Under pressure from the authorities, Bal Thackeray, the virulently anti-Muslim leader of the Hindu regional party, the Shiv Sena, has agreed not to unleash his party thugs on Muslims in revenge for the bombings, at least not now. He urged his supporters to await the outcome of the police inquiry.

But Mr Thackeray is not alone in fomenting unrest between Muslims and Hindus. Lal Krishna Advani, leader of the main opposition party, the right-wing Hindu Bharatiya Janata Party, visited the fortress-like Shiv Sena headquarters in Bombay, which terrorist bombers had attempted to destroy by setting a bomb off in a nearby petrol station. The bomb killed dozens of people and demolished several cars, but it failed to ignite the station's underground petrol tank as intended. Mr Advani implied that Pakistan was behind the bombings and then went a step further, casting suspicion on Bombay's Muslims.
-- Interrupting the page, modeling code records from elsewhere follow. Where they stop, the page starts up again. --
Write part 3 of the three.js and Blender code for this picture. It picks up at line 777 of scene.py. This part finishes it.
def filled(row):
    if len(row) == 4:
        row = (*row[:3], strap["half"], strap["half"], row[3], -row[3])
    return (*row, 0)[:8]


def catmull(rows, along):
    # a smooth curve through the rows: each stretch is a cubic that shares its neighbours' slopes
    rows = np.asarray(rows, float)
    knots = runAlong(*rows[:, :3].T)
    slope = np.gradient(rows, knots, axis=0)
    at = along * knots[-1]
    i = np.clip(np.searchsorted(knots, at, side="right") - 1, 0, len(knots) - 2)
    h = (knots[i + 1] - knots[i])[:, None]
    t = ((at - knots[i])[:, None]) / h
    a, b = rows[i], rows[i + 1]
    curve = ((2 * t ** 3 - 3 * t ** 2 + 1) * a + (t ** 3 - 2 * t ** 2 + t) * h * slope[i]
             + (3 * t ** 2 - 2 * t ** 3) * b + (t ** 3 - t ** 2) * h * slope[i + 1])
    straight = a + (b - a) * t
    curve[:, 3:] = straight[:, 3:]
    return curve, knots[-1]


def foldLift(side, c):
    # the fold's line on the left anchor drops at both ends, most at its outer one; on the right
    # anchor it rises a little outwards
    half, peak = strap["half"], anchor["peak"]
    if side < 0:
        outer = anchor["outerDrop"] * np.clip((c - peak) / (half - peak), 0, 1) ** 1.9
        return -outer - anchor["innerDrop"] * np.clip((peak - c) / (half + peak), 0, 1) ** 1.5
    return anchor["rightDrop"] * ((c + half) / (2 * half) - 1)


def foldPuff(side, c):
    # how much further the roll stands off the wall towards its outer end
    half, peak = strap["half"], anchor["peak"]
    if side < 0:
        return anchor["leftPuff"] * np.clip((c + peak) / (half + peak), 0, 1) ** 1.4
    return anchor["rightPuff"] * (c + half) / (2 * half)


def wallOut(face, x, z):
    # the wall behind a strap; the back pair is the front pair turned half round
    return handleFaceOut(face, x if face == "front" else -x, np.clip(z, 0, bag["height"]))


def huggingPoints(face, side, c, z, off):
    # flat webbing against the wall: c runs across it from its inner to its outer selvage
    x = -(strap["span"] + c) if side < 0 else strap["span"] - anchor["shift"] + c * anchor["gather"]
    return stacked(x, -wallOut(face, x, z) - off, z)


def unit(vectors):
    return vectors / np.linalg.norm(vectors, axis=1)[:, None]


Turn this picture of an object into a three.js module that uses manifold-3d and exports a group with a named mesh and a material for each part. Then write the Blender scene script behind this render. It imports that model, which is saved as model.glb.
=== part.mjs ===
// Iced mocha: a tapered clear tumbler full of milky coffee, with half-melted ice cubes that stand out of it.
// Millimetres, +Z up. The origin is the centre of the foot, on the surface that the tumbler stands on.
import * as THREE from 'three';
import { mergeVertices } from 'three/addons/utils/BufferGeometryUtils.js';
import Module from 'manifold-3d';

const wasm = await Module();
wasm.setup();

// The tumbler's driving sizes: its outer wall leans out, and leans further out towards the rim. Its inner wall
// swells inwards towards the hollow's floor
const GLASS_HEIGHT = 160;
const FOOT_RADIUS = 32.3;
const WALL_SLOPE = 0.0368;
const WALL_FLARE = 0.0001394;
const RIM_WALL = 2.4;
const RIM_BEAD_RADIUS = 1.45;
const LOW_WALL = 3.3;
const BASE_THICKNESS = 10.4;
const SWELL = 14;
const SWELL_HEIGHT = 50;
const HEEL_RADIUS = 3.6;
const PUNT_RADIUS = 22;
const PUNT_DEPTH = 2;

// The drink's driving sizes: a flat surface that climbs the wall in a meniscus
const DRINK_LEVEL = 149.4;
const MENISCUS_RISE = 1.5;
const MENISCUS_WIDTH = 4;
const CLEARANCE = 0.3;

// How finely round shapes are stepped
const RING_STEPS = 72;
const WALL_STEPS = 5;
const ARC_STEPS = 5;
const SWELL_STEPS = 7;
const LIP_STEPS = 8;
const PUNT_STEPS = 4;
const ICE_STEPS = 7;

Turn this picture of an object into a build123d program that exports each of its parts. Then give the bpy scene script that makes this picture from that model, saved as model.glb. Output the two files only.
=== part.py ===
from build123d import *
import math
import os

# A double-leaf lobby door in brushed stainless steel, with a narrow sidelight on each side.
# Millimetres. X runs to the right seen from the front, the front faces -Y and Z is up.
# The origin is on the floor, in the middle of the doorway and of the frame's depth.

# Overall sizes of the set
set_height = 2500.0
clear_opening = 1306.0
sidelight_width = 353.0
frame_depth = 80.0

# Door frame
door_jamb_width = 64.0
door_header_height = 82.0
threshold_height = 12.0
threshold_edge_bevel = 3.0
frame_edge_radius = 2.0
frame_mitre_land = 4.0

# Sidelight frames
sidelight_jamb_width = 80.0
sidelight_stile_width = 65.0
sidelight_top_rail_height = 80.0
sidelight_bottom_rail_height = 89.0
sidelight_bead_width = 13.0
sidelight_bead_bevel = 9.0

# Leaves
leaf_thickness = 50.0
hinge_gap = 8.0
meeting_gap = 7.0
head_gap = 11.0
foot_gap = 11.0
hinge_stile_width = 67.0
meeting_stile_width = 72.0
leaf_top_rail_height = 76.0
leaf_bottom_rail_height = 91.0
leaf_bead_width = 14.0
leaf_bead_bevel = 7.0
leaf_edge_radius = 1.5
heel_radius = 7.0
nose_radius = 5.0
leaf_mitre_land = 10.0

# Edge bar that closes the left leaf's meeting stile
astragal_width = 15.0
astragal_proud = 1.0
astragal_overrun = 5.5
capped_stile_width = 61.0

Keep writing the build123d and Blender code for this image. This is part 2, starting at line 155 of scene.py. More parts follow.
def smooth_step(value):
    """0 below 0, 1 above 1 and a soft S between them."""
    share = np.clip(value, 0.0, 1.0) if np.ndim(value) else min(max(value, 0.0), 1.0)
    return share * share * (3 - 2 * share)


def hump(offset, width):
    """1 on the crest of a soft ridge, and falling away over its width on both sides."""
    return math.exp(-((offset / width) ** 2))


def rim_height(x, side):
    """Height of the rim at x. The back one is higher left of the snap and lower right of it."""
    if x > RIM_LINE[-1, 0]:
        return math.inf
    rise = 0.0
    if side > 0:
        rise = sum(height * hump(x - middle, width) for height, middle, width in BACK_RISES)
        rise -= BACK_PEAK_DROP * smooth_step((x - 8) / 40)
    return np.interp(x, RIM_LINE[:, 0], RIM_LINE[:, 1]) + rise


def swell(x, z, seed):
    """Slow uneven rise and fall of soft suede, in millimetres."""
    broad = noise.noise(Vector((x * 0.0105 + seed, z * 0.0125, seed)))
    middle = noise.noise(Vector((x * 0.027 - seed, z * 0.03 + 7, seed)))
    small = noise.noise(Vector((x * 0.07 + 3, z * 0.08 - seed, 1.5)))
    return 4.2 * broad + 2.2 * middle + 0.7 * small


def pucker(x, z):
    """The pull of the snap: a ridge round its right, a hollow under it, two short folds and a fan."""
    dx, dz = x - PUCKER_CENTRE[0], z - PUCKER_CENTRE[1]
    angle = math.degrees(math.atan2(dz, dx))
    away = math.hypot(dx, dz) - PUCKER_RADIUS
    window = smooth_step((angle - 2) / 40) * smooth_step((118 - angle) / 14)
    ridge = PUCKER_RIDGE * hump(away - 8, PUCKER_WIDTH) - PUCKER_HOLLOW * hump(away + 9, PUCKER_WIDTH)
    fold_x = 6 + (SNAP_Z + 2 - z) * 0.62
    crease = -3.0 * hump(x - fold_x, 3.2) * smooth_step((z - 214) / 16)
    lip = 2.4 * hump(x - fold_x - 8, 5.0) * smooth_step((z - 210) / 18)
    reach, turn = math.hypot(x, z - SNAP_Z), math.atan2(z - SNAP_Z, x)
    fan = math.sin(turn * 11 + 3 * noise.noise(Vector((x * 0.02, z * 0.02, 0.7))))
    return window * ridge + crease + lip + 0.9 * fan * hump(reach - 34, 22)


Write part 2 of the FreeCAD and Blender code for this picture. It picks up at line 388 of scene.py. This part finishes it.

'Maybe the brain is in Islamabad, but the hand is certainly here. The brain may belong to an enemy country, but the hand is that of a traitor,' Mr Advani said. His remarks - along with the discovery last night of another bomb, outside a crowded bar in the Dadar district - have put tensions between Bombay's Hindus and Muslims on a knife edge.

For decades, Bombay's wheeling-dealing, neon frenzy has attracted people from towns and villages all across this vast country. But at a Hindu cremation ground across the city, the sentiments of despair and disenchantment with Bombay were much the same as at Mr Ali's brother's funeral. A knot of silent men sat as far as they could get from the flames of Ravi Marigowda's funeral pyre. Marigowda, 20, had arrived in Bombay a fortnight ago and was proud of the 100 rupees a day ( pounds 2.20) he earned as a waiter in the New Modern Cafe. He, too, was killed by a bomb.

'What can we say?' said Ganesh Shetty, the cafe owner. 'This feeling of hatred is coming back again between Hindus and Muslims. Everyone is thinking of leaving Bombay. It's not a safe place.' More than 40,000 slum- dwellers fled after the last riots, and a new exodus of refugees may soon begin.